→ **AIM OF THE TASK**:
Which lines contain the word "from"? Return each of them as written.

→ **RECORDED DATA**:

"""

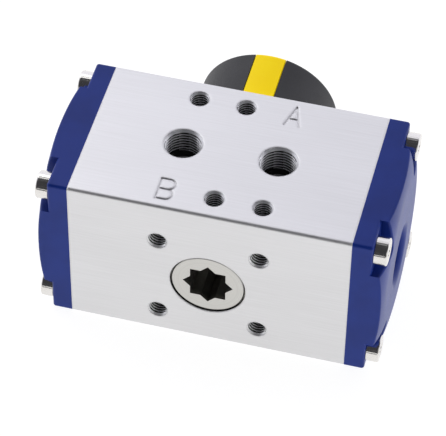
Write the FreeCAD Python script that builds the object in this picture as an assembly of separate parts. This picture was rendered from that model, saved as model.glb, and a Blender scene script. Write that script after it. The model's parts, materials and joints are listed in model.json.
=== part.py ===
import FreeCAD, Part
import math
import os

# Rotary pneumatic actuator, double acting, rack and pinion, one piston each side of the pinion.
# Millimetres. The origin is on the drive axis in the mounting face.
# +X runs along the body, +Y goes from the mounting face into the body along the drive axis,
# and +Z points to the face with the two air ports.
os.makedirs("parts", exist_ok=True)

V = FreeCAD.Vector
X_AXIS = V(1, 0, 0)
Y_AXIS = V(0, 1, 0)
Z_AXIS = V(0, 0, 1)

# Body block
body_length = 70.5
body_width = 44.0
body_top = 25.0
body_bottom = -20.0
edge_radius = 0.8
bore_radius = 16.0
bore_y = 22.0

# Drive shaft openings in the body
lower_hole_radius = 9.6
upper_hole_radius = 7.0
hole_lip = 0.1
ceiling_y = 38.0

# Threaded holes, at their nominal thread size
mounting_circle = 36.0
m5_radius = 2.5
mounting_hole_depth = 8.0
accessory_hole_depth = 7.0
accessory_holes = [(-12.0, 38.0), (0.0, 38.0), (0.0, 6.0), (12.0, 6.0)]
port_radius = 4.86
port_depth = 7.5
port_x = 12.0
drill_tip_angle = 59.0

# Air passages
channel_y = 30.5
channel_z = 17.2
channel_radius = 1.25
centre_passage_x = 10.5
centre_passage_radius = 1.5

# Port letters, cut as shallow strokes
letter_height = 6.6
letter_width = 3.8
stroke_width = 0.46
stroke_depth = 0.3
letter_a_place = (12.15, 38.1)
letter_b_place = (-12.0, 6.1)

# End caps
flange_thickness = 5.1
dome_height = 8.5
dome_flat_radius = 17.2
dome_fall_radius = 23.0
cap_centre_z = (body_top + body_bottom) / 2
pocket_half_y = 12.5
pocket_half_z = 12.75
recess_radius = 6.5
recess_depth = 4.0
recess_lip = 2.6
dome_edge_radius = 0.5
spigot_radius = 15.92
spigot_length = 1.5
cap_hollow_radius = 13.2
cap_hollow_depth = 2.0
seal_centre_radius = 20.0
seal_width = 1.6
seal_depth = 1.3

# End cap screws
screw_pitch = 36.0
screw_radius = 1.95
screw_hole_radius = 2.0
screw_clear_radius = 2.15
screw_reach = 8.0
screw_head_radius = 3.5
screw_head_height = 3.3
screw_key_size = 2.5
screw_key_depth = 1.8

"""

→ **THE RESPONSE**:
Write the FreeCAD Python script that builds the object in this picture as an assembly of separate parts. This picture was rendered from that model, saved as model.glb, and a Blender scene script. Write that script after it. The model's parts, materials and joints are listed in model.json.
# +X runs along the body, +Y goes from the mounting face into the body along the drive axis,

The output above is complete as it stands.